Graduate faculty in ecology and evolutionary biology may be found at
http://www.cas.muohio.edu/botany/bot/fl.html.
Graduate faculty have research areas in population, community,
conservation and restoration ecology, and
reproductive biology, taxonomy , molecular systematics and
evolution. Projects are carried out at Miami's 184-acre
Ecology Research Center and in the nearby Hueston Woods old-growth
forest as well as in Kenya, Mexico, the Old and New World Tropics, and
throughout the United States. Miami University is the home of Ohio's
largest herbarium, The W.S. Turrell Herbarium, with over 600,000
specimens.

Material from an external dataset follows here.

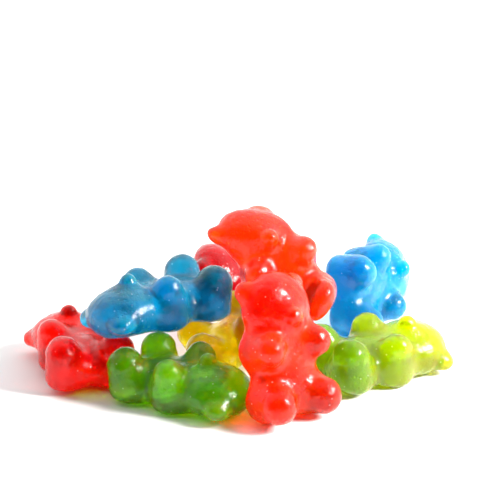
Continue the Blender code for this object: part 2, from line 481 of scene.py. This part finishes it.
def gum_tint_group():
    """Shared gum tint: deep colour, painted paler where thin as light shining through; clouds, pale
    bubbles.
    """
    name = "gum_tint"
    if name in bpy.data.node_groups:
        return bpy.data.node_groups[name]
    group, inside, outside = node_group(name, (
        ("Deep", "Color", "INPUT"),
        ("Thin", "Color", "INPUT"),
        ("Thinness", "Float", "INPUT"),
        ("Cloud", "Float", "INPUT"),
        ("Bubbles", "Float", "INPUT"),
        ("Colour", "Color", "OUTPUT"),
    ))
    nodes = group.nodes
    links = group.links

    def mixed(factor, first, second, blend="MIX"):
        node = nodes.new("ShaderNodeMix")
        node.data_type = "RGBA"
        node.blend_type = blend
        for socket, value in (("Factor", factor), ("A", first), ("B", second)):
            if isinstance(value, (float, tuple)):
                node.inputs[socket].default_value = value
            else:
                links.new(value, node.inputs[socket])
        return node.outputs["Result"]

    # Painted light shining through: the colour turns from deep to the paler tint where the body is
    # thin.
    body = mixed(inside.outputs["Thinness"], inside.outputs["Deep"], inside.outputs["Thin"])
    darker = mixed(1.0, body, (*CLOUD_SHADE, 1.0), "MULTIPLY")
    clouded = mixed(inside.outputs["Cloud"], body, darker)
    paler = mixed(BUBBLE_PALENESS, inside.outputs["Thin"], (1.0, 1.0, 1.0, 1.0))
    links.new(mixed(inside.outputs["Bubbles"], clouded, paler), outside.inputs["Colour"])
    return group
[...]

Current research projects include studies on causes and
consequences of biodiversity, invasive plants, food web dynamics,
sustainable harvest of timber and non-timber forest products, Amercian
Chestnut reintroduction, classical and molecular systematics of
angiosperms, pteridopytes, and cyanobacteria, tropical and temperate
floristics, phylogenetic analyses, as well as species level and
population level studies of genetic and morphological variation.